*What the task asks*
Wherever "scene" appears in a line, list that line.
....................
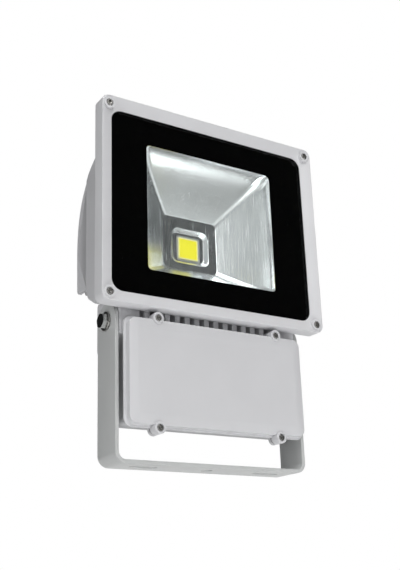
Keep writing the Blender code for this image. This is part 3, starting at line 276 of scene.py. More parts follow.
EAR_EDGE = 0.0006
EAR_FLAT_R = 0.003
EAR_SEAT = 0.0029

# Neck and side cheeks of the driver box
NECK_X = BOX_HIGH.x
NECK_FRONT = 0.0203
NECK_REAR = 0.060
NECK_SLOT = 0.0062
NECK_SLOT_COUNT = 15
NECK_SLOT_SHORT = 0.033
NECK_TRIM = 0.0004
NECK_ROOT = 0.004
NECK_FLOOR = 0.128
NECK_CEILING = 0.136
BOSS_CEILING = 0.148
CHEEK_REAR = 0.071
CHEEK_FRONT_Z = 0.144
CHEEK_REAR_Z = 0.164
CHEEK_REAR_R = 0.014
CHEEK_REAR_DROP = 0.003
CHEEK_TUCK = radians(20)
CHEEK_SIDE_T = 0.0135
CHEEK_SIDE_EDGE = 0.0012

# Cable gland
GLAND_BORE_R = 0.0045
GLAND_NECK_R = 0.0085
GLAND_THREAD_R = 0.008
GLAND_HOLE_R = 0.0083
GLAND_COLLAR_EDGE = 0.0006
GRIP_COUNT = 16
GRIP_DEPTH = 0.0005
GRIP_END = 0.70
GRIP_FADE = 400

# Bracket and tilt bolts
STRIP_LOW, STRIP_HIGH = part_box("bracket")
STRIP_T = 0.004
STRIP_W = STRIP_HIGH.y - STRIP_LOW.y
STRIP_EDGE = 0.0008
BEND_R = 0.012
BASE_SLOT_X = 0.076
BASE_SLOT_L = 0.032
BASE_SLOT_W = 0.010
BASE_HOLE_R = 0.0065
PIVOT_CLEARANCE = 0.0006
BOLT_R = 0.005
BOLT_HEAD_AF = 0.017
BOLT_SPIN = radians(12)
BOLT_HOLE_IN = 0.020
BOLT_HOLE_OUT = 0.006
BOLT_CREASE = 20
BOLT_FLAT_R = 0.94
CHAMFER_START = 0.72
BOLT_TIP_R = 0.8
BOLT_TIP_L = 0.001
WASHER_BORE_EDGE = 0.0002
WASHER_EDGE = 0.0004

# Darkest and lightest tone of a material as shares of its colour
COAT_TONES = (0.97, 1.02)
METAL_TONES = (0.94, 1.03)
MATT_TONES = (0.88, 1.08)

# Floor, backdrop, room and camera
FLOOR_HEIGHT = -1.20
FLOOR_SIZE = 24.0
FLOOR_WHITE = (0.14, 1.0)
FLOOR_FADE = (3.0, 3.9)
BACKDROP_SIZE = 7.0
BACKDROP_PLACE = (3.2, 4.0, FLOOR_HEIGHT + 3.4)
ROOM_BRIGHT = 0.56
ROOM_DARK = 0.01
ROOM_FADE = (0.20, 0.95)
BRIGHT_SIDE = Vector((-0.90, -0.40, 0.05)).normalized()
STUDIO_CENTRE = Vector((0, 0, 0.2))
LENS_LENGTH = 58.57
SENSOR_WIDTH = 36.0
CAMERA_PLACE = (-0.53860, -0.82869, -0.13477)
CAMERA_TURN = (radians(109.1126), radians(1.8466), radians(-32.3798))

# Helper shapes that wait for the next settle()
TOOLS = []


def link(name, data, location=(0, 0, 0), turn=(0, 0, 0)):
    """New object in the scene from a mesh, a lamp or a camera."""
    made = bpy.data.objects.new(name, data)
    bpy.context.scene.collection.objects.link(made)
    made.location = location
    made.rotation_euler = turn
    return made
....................
*Answer to the exercise*
Keep writing the Blender code for this image. This is part 3, starting at line 276 of scene.py. More parts follow.
    """New object in the scene from a mesh, a lamp or a camera."""
    bpy.context.scene.collection.objects.link(made)